5Le corps des domestiques, et notamment des femmes, figure au cœur du quatrième chapitre. Le corps est d’abord un outil au service d’un travail intense, pénible et le plus souvent sans répit dont l’autrice donne seulement un aperçu en décrivant les multiples tâches qui occupent la « bonne à tout faire », telle que cette dernière se qualifie elle-même, d’un couple fortuné. Les corps précocement usés et douloureux sont paradoxalement invisibles aux yeux des patron·nes. Les domestiques sont en effet prises dans une « tension entre ultradisponibilité et invisibilité » (p. 110) qui leur fait ressentir douloureusement certaines humiliations (telle patronne offrant une robe beaucoup trop grande à une domestique pourtant de très petite taille). S’efforcer de ne pas voir leurs domestiques est « une condition de la domination rapprochée » (p. 111) exercée par les riches sur leurs employé·es au sein de leurs domiciles. Pour être de bon·nes professionnel·les, les domestiques doivent certes tout savoir des habitudes de leurs patron·nes, mais leur présence trop visible peut particulièrement gêner les nouveaux riches qui ne sont qu’au début de leur apprentissage de gestion d’une domesticité. Il reste que les jeux subtils d’évitement entre patron·nes et domestiques concernent tous les domiciles, quelle que soit l’origine sociale des propriétaires. L’invisibilisation des domestiques engendre néanmoins un risque : elle peut faire craindre aux employeur·ses que la domination ne se renverse silencieusement (une patronne confie un matin avoir rêvé que tous ses domestiques l’étranglaient pendant la nuit), d’où la nécessité d’un contrôle étroit confié à des caméras ou au majordome qui figure au sommet de la hiérarchie de la domesticité. C’est aussi les corps des domestiques qui sont contrôlés, jusqu’à des formes avancées de dépersonnalisation (l’autrice cite des cas où, lors de leur arrivée, les domestiques se voient affublé·es d’un prénom qui n’est pas le leur, toujours le même, censé caractériser une fonction) et d’abus sexuels (de la part de patrons ou d’autres domestiques). S’il est difficile de « quantifier » la fréquence des agressions sexuelles (l’autrice cite tout de même l’exemple d’une enquêtée qui lui confie avoir été violée par le fils d’un de ses employeur·ses), l’expérience des attouchements ne semble pas marginale pour des employées qui « savent qu’elles peuvent être des proies sexuelles » (p. 125).

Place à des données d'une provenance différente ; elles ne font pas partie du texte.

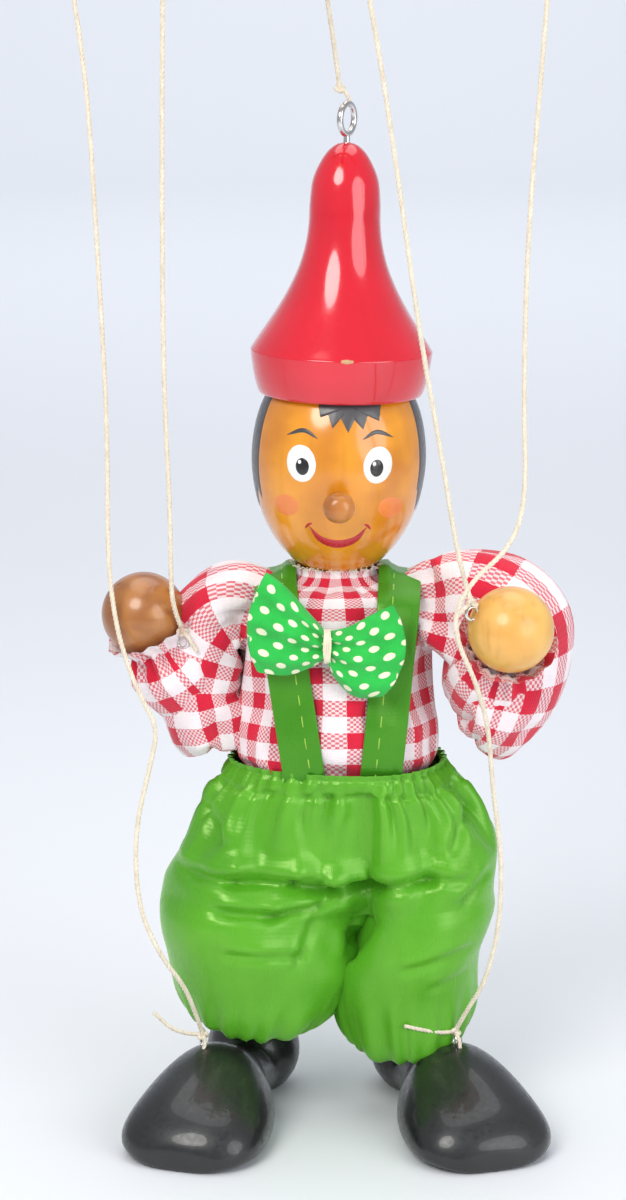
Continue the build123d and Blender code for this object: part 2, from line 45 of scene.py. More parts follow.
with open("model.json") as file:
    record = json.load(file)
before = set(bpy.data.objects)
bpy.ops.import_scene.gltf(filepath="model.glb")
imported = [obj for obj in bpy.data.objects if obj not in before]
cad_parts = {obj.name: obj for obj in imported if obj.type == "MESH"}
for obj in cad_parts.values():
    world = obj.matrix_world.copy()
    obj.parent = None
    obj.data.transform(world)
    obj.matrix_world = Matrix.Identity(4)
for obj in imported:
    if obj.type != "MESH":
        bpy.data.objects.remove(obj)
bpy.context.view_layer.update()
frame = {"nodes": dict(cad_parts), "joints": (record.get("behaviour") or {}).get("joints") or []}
joints = {joint["name"]: joint for joint in frame["joints"]}

MM = 0.001
NOD_HEIGHT = 136.0
BASE = Vector(joints["neck_turn"]["pos_m"]) - Vector((0, 0, NOD_HEIGHT * MM))


def at(x, y, z):
    """A point in the frame, from millimetres over the floor under the puppet's middle."""
    return BASE + Vector((x, y, z)) * MM


def millimetres(point):
    return (Vector(point) - BASE) / MM


def loose_piece(name, data):
    piece = bpy.data.objects.new(name, data)
    bpy.context.scene.collection.objects.link(piece)
    return piece


# ---- camera, floor and light ----
def make_camera():
    camera = bpy.data.cameras.new("camera")
    camera.sensor_width = 36.0
    camera.lens = 90.45
    camera.clip_start = 0.01
    viewer = loose_piece("camera", camera)
    viewer.location = at(-5.5, -700.0, 284.7)
    viewer.rotation_euler = (math.radians(90.0 - 12.73), 0, 0)
    bpy.context.scene.camera = viewer


def area_light(name, place, aim, size, power, colour=(1, 1, 1)):
    light = bpy.data.lights.new(name, "AREA")
    light.shape = "DISK"
    light.size = size
    light.energy = power
    light.color = colour
    lamp = loose_piece(name, light)
    lamp.location = at(*place)
    lamp.rotation_euler = (at(*aim) - lamp.location).to_track_quat("-Z", "Y").to_euler()


SWEEP_SIDE = 4500.0
SWEEP_BEND_START = 2600.0
SWEEP_BEND = 900.0


def make_studio():
    """A pale sweep with room to walk round the puppet: floor, a wide bend and a wall, with soft lights."""
    rows = [(-SWEEP_SIDE, 0), (SWEEP_BEND_START, 0)]
    steps = 16
    for k in range(1, steps + 1):
        turn = math.pi / 2 * k / steps
        rows.append((SWEEP_BEND_START + SWEEP_BEND * math.sin(turn), SWEEP_BEND * (1 - math.cos(turn))))
    rows.append((SWEEP_BEND_START + SWEEP_BEND, 2200))
    verts, faces = [], []
    for y, z in rows:
        verts += [at(-SWEEP_SIDE, y, z), at(SWEEP_SIDE, y, z)]
    for k in range(len(rows) - 1):
        faces.append((2 * k, 2 * k + 1, 2 * k + 3, 2 * k + 2))
    mesh = bpy.data.meshes.new("sweep")
    mesh.from_pydata([tuple(v) for v in verts], [], faces)
    mesh.polygons.foreach_set("use_smooth", [True] * len(faces))
    sweep = loose_piece("sweep", mesh)
    tree, shader = new_material("sweep")
    settle(shader, Base_Color=(0.80, 0.815, 0.84, 1), Roughness=0.7)
    mesh.materials.append(LOOKS["sweep"])
    area_light("key", (-350, -650, 700), (0, 0, 130), 0.5, 5.0, (1.0, 0.98, 0.95))
    area_light("fill", (520, -520, 330), (0, 0, 120), 0.6, 2.6, (0.95, 0.98, 1.0))
    area_light("top", (0, 120, 800), (0, 0, 0), 0.8, 2.8)
    area_light("backdrop", (0, 1400, 2200), (0, 4000, 600), 2.2, 42.0, (0.95, 0.97, 1.0))
    world = bpy.data.worlds.new("world")
    world.use_nodes = True
    background = world.node_tree.nodes["Background"]
    background.inputs["Color"].default_value = (0.86, 0.90, 1.0, 1)
    background.inputs["Strength"].default_value = 0.5
    bpy.context.scene.world = world
    bpy.context.scene.view_settings.view_transform = "Standard"


# ---- node helpers ----
LOOKS = {}


def new_material(name):
    material = bpy.data.materials.new(f"{name}_look")
    material.use_nodes = True
    LOOKS[name] = material
    return material.node_tree, material.node_tree.nodes["Principled BSDF"]


def node(tree, kind, inputs=(), **settings):
    """A new node with its settings, and its inputs set to values or joined to sockets."""
    made = tree.nodes.new(kind)
    for key, value in settings.items():
        setattr(made, key, value)
    for key, value in dict(inputs).items():
        if isinstance(value, bpy.types.NodeSocket):
            tree.links.new(value, made.inputs[key])
        else:
            made.inputs[key].default_value = value
    return made


def calc(tree, operation, *values):
    return node(tree, "ShaderNodeMath", dict(enumerate(values)), operation=operation).outputs[0]


def times(tree, *values):
    return calc(tree, "MULTIPLY", *values)


def plus(tree, *values):
    return calc(tree, "ADD", *values)


def settle(shader, **values):
    """Sets sockets that are the same all over: Coat_Weight=0.3 sets the socket Coat Weight."""
    for name, value in values.items():
        shader.inputs[name.replace("_", " ")].default_value = value


def join(tree, value, shader, name):
    tree.links.new(value, shader.inputs[name])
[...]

6Au-delà de ces situations les plus extrêmes, quelles sont les conditions sociales et institutionnelles qui rendent possible l’exploitation des domestiques ? Dans le cinquième chapitre, A. Delpierre décrit d’abord la manière dont les grandes fortunes s’arrangent avec la loi pour employer leurs domestiques comme bon leur semble. À la rigidité du droit du travail et des conventions collectives, patrons et patronnes opposent la « fluidité » nécessaire à l’emploi du personnel : absence de contrat de travail, travail au gris (déclaration d’une toute petite partie des heures effectuées pour optimiser les réductions fiscales) ou encore absence de jours de repos fixes sont ainsi monnaie courante. Comment expliquer que les domestiques acceptent de telles conditions d’emploi et de travail ? En raison, d’abord, de l’illusio de la domesticité évoquée plus haut : nombreuses et nombreux sont celles et ceux qui se déclarent fier·es de servir telle ou telle famille et qui peuvent ressentir un attachement les amenant à une loyauté certaine. L’autrice évoque ensuite la peur qui anime les domestiques. Une peur économique, certes, liée à la nécessité de travailler pour vivre décemment, mais également une peur parfois plus sourde : celle de se retrouver seul·e, définitivement, après une vie occupée à servir jour et nuit, qui a insidieusement isolé celles et ceux qui travaillent pour les riches.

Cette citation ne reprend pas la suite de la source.